* **Your instructions**:
Repeat all of the material exactly as given.

* **Provided records**:
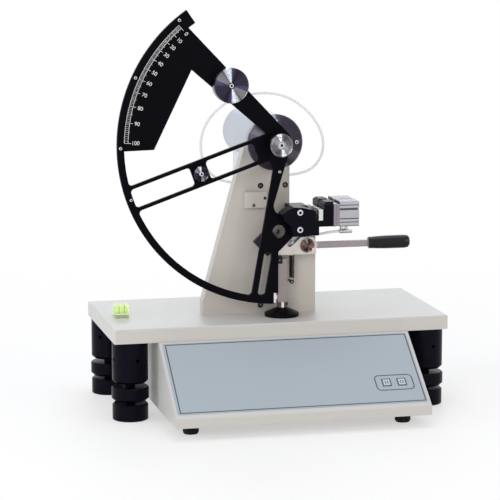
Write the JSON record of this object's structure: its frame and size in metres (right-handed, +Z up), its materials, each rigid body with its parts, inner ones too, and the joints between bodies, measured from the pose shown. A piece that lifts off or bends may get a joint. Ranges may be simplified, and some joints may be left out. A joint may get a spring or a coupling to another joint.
{
  "type": "pendulum strength testing machine",
  "caption": "Bench pendulum tearing tester: graduated sector on a pivot, air clamps, knife lever and a sloping control box under a levelled base plate.",
  "frame": {"origin": "on the bench, midway along the whole machine's width and depth", "axes": "+Z up; the operator stands on the -Y side; +X to the operator's right, where the knife lever's grip is"},
  "size_m": [0.48, 0.343, 0.5648],
  "materials": {
    "white_paint": "satin",
    "black_metal": "gloss",
    "panel_film": "matte",
    "key_plastic": "matte",
    "board_green": "matte",
    "rubber": "matte",
    "aluminium": "satin",
    "black_plastic": "gloss",
    "steel": "satin",
    "polished_steel": "gloss",
    "acrylic": "gloss",
    "vial_green": "gloss",
    "blue_grey_metal": "satin",
    "dark_metal": "satin",
    "black_sheet": "satin",
    "scale_black": "satin",
    "hose_clear": "satin"
  },
  "bodies": {
    "stand": {"base_plate": "white_paint", "foot_tubes": "black_metal", "foot_pads": "black_metal", "control_box_cover": "white_paint", "control_box_panels": "white_paint", "panel_overlay": "panel_film", "circuit_board": "board_green", "box_feet": "rubber", "power_supply": "aluminium", "air_valve": "aluminium", "power_inlet": "black_plastic", "air_inlet": "steel", "level_block": "acrylic", "level_vial": "vial_green", "shaft_bearings": "steel", "bearing_barrel": "blue_grey_metal", "barrel_flange": "dark_metal", "barrel_cap": "blue_grey_metal", "angle_encoder": "black_plastic", "pillar_plate": "white_paint", "rear_column": "white_paint", "sensor_cover": "white_paint", "stand_screws": "steel", "latch_block": "dark_metal", "release_post": "aluminium", "post_foot": "black_metal", "lever_rest_block": "black_plastic", "lever_pivot": "polished_steel", "return_spring": "steel", "fixed_clamp_body": "dark_metal", "fixed_clamp_plates": "steel", "fixed_clamp_cylinder": "aluminium", "loop_hose": "hose_clear", "clamp_hose": "hose_clear", "hose_fittings": "steel"},
    "pendulum": {"pendulum_plate": "black_sheet", "scale_plate": "scale_black", "counterweights": "polished_steel", "pendulum_screws": "steel", "pivot_hub": "polished_steel", "hub_boss": "black_metal", "pivot_shaft": "steel", "moving_clamp_body": "dark_metal", "moving_clamp_plates": "steel", "moving_clamp_cylinder": "aluminium"},
    "moving_clamp_jaw": {"moving_jaw": "steel"},
    "fixed_clamp_jaw": {"fixed_jaw_slide": "steel"},
    "knife_lever": {"knife_lever_arm": "aluminium", "lever_grip": "black_plastic"},
    "knife": {"knife_carrier": "steel", "knife_blade": "polished_steel"},
    "catch": {"catch_tooth": "polished_steel"},
    "clamp_button": {"clamp_key": "key_plastic"},
    "release_button": {"release_key": "key_plastic"},
    "rocker": {"power_rocker": "black_plastic"},
    "ring_front_left": {"foot_ring_front_left": "black_metal"},
    "ring_front_right": {"foot_ring_front_right": "black_metal"},
    "ring_back_left": {"foot_ring_back_left": "black_metal"},
    "ring_back_right": {"foot_ring_back_right": "black_metal"}
  },
  "joints": [
    {"name": "pendulum_swing", "type": "hinge", "parent": "stand", "child": "pendulum", "pos_m": [0, 0, 0.3777], "axis": [0, -1, 0], "range_deg": [0, 130]},
    {"name": "moving_jaw_slide", "type": "slide", "parent": "pendulum", "child": "moving_clamp_jaw", "axis": [-1, 0, 0], "range_m": [0, 0.0042]},
    {"name": "fixed_jaw_slide", "type": "slide", "parent": "stand", "child": "fixed_clamp_jaw", "axis": [-1, 0, 0], "range_m": [0, 0.0042]},
    {"name": "knife_lever_turn", "type": "hinge", "parent": "stand", "child": "knife_lever", "pos_m": [0.047, 0.0035, 0.23], "axis": [0, 1, 0], "range_deg": [0, 25], "stiffness_Nm_per_rad": 0.4, "springref_deg": -34.38, "deforming": ["return_spring"]},
    {"name": "knife_rise", "type": "slide", "parent": "stand", "child": "knife", "axis": [0, 0, 1], "range_m": [0, 0.00875]},
    {"name": "catch_slide", "type": "slide", "parent": "stand", "child": "catch", "axis": [1, 0, 0], "range_m": [0, 0.0035], "stiffness_N_per_m": 200, "springref_m": -0.001},
    {"name": "clamp_key_press", "type": "slide", "parent": "stand", "child": "clamp_button", "axis": [0, 0.5758, -0.8176], "range_m": [0, 0.0008], "stiffness_N_per_m": 300, "springref_m": -0.001},
    {"name": "release_key_press", "type": "slide", "parent": "stand", "child": "release_button", "axis": [0, 0.5758, -0.8176], "range_m": [0, 0.0008], "stiffness_N_per_m": 300, "springref_m": -0.001},
    {"name": "rocker_tilt", "type": "hinge", "parent": "stand", "child": "rocker", "pos_m": [-0.08, 0.1485, 0.062], "axis": [1, 0, 0], "range_deg": [-8, 8]},
    {"name": "ring_front_left_turn", "type": "hinge", "parent": "stand", "child": "ring_front_left", "pos_m": [-0.214, -0.0265, 0.037], "axis": [0, 0, 1], "continuous": true},
    {"name": "ring_front_right_turn", "type": "hinge", "parent": "stand", "child": "ring_front_right", "pos_m": [0.214, -0.0265, 0.037], "axis": [0, 0, 1], "continuous": true},
    {"name": "ring_back_left_turn", "type": "hinge", "parent": "stand", "child": "ring_back_left", "pos_m": [-0.214, 0.1455, 0.037], "axis": [0, 0, 1], "continuous": true},
    {"name": "ring_back_right_turn", "type": "hinge", "parent": "stand", "child": "ring_back_right", "pos_m": [0.214, 0.1455, 0.037], "axis": [0, 0, 1], "continuous": true}
  ],
  "couplings": [
    {"joint": "knife_rise", "follows": "knife_lever_turn", "m_per_rad": 0.02005}
  ]
}
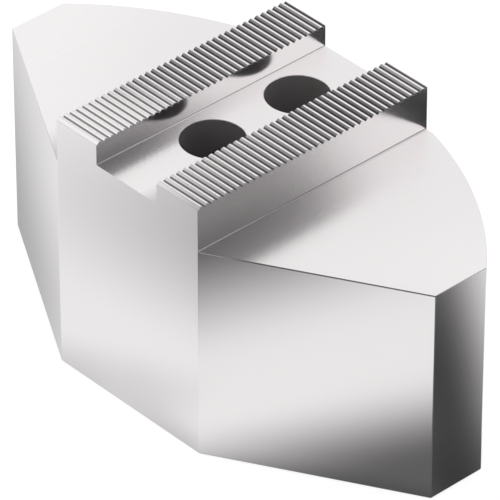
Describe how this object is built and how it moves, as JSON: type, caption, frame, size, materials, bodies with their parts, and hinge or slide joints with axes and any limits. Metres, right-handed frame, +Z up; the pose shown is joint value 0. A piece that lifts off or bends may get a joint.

* **Exercise answer**:
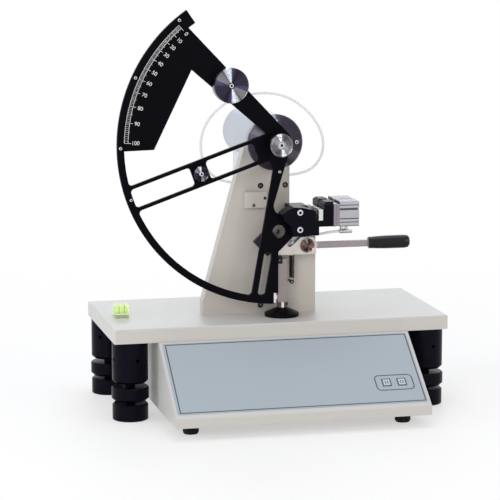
Write the JSON record of this object's structure: its frame and size in metres (right-handed, +Z up), its materials, each rigid body with its parts, inner ones too, and the joints between bodies, measured from the pose shown. A piece that lifts off or bends may get a joint. Ranges may be simplified, and some joints may be left out. A joint may get a spring or a coupling to another joint.
{
  "type": "pendulum strength testing machine",
  "caption": "Bench pendulum tearing tester: graduated sector on a pivot, air clamps, knife lever and a sloping control box under a levelled base plate.",
  "frame": {"origin": "on the bench, midway along the whole machine's width and depth", "axes": "+Z up; the operator stands on the -Y side; +X to the operator's right, where the knife lever's grip is"},
  "size_m": [0.48, 0.343, 0.5648],
  "materials": {
    "white_paint": "satin",
    "black_metal": "gloss",
    "panel_film": "matte",
    "key_plastic": "matte",
    "board_green": "matte",
    "rubber": "matte",
    "aluminium": "satin",
    "black_plastic": "gloss",
    "steel": "satin",
    "polished_steel": "gloss",
    "acrylic": "gloss",
    "vial_green": "gloss",
    "blue_grey_metal": "satin",
    "dark_metal": "satin",
    "black_sheet": "satin",
    "scale_black": "satin",
    "hose_clear": "satin"
  },
  "bodies": {
    "stand": {"base_plate": "white_paint", "foot_tubes": "black_metal", "foot_pads": "black_metal", "control_box_cover": "white_paint", "control_box_panels": "white_paint", "panel_overlay": "panel_film", "circuit_board": "board_green", "box_feet": "rubber", "power_supply": "aluminium", "air_valve": "aluminium", "power_inlet": "black_plastic", "air_inlet": "steel", "level_block": "acrylic", "level_vial": "vial_green", "shaft_bearings": "steel", "bearing_barrel": "blue_grey_metal", "barrel_flange": "dark_metal", "barrel_cap": "blue_grey_metal", "angle_encoder": "black_plastic", "pillar_plate": "white_paint", "rear_column": "white_paint", "sensor_cover": "white_paint", "stand_screws": "steel", "latch_block": "dark_metal", "release_post": "aluminium", "post_foot": "black_metal", "lever_rest_block": "black_plastic", "lever_pivot": "polished_steel", "return_spring": "steel", "fixed_clamp_body": "dark_metal", "fixed_clamp_plates": "steel", "fixed_clamp_cylinder": "aluminium", "loop_hose": "hose_clear", "clamp_hose": "hose_clear", "hose_fittings": "steel"},
    "pendulum": {"pendulum_plate": "black_sheet", "scale_plate": "scale_black", "counterweights": "polished_steel", "pendulum_screws": "steel", "pivot_hub": "polished_steel", "hub_boss": "black_metal", "pivot_shaft": "steel", "moving_clamp_body": "dark_metal", "moving_clamp_plates": "steel", "moving_clamp_cylinder": "aluminium"},
    "moving_clamp_jaw": {"moving_jaw": "steel"},
    "fixed_clamp_jaw": {"fixed_jaw_slide": "steel"},
    "knife_lever": {"knife_lever_arm": "aluminium", "lever_grip": "black_plastic"},
    "knife": {"knife_carrier": "steel", "knife_blade": "polished_steel"},
    "catch": {"catch_tooth": "polished_steel"},
    "clamp_button": {"clamp_key": "key_plastic"},
    "release_button": {"release_key": "key_plastic"},
    "rocker": {"power_rocker": "black_plastic"},
    "ring_front_left": {"foot_ring_front_left": "black_metal"},
    "ring_front_right": {"foot_ring_front_right": "black_metal"},
    "ring_back_left": {"foot_ring_back_left": "black_metal"},
    "ring_back_right": {"foot_ring_back_right": "black_metal"}
  },
  "joints": [
    {"name": "pendulum_swing", "type": "hinge", "parent": "stand", "child": "pendulum", "pos_m": [0, 0, 0.3777], "axis": [0, -1, 0], "range_deg": [0, 130]},
    {"name": "moving_jaw_slide", "type": "slide", "parent": "pendulum", "child": "moving_clamp_jaw", "axis": [-1, 0, 0], "range_m": [0, 0.0042]},
    {"name": "fixed_jaw_slide", "type": "slide", "parent": "stand", "child": "fixed_clamp_jaw", "axis": [-1, 0, 0], "range_m": [0, 0.0042]},
    {"name": "knife_lever_turn", "type": "hinge", "parent": "stand", "child": "knife_lever", "pos_m": [0.047, 0.0035, 0.23], "axis": [0, 1, 0], "range_deg": [0, 25], "stiffness_Nm_per_rad": 0.4, "springref_deg": -34.38, "deforming": ["return_spring"]},
    {"name": "knife_rise", "type": "slide", "parent": "stand", "child": "knife", "axis": [0, 0, 1], "range_m": [0, 0.00875]},
    {"name": "catch_slide", "type": "slide", "parent": "stand", "child": "catch", "axis": [1, 0, 0], "range_m": [0, 0.0035], "stiffness_N_per_m": 200, "springref_m": -0.001},
    {"name": "clamp_key_press", "type": "slide", "parent": "stand", "child": "clamp_button", "axis": [0, 0.5758, -0.8176], "range_m": [0, 0.0008], "stiffness_N_per_m": 300, "springref_m": -0.001},
    {"name": "release_key_press", "type": "slide", "parent": "stand", "child": "release_button", "axis": [0, 0.5758, -0.8176], "range_m": [0, 0.0008], "stiffness_N_per_m": 300, "springref_m": -0.001},
    {"name": "rocker_tilt", "type": "hinge", "parent": "stand", "child": "rocker", "pos_m": [-0.08, 0.1485, 0.062], "axis": [1, 0, 0], "range_deg": [-8, 8]},
    {"name": "ring_front_left_turn", "type": "hinge", "parent": "stand", "child": "ring_front_left", "pos_m": [-0.214, -0.0265, 0.037], "axis": [0, 0, 1], "continuous": true},
    {"name": "ring_front_right_turn", "type": "hinge", "parent": "stand", "child": "ring_front_right", "pos_m": [0.214, -0.0265, 0.037], "axis": [0, 0, 1], "continuous": true},
    {"name": "ring_back_left_turn", "type": "hinge", "parent": "stand", "child": "ring_back_left", "pos_m": [-0.214, 0.1455, 0.037], "axis": [0, 0, 1], "continuous": true},
    {"name": "ring_back_right_turn", "type": "hinge", "parent": "stand", "child": "ring_back_right", "pos_m": [0.214, 0.1455, 0.037], "axis": [0, 0, 1], "continuous": true}
  ],
  "couplings": [
    {"joint": "knife_rise", "follows": "knife_lever_turn", "m_per_rad": 0.02005}
  ]
}
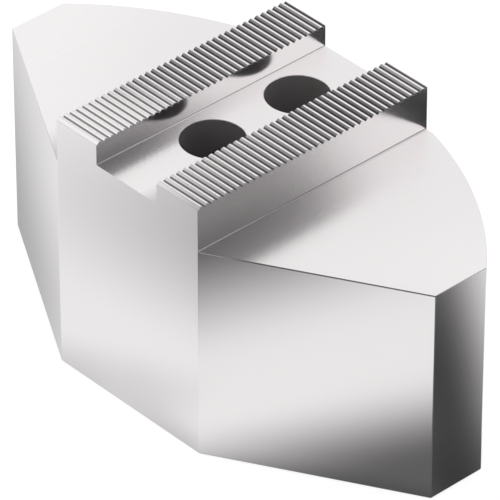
Describe how this object is built and how it moves, as JSON: type, caption, frame, size, materials, bodies with their parts, and hinge or slide joints with axes and any limits. Metres, right-handed frame, +Z up; the pose shown is joint value 0. A piece that lifts off or bends may get a joint.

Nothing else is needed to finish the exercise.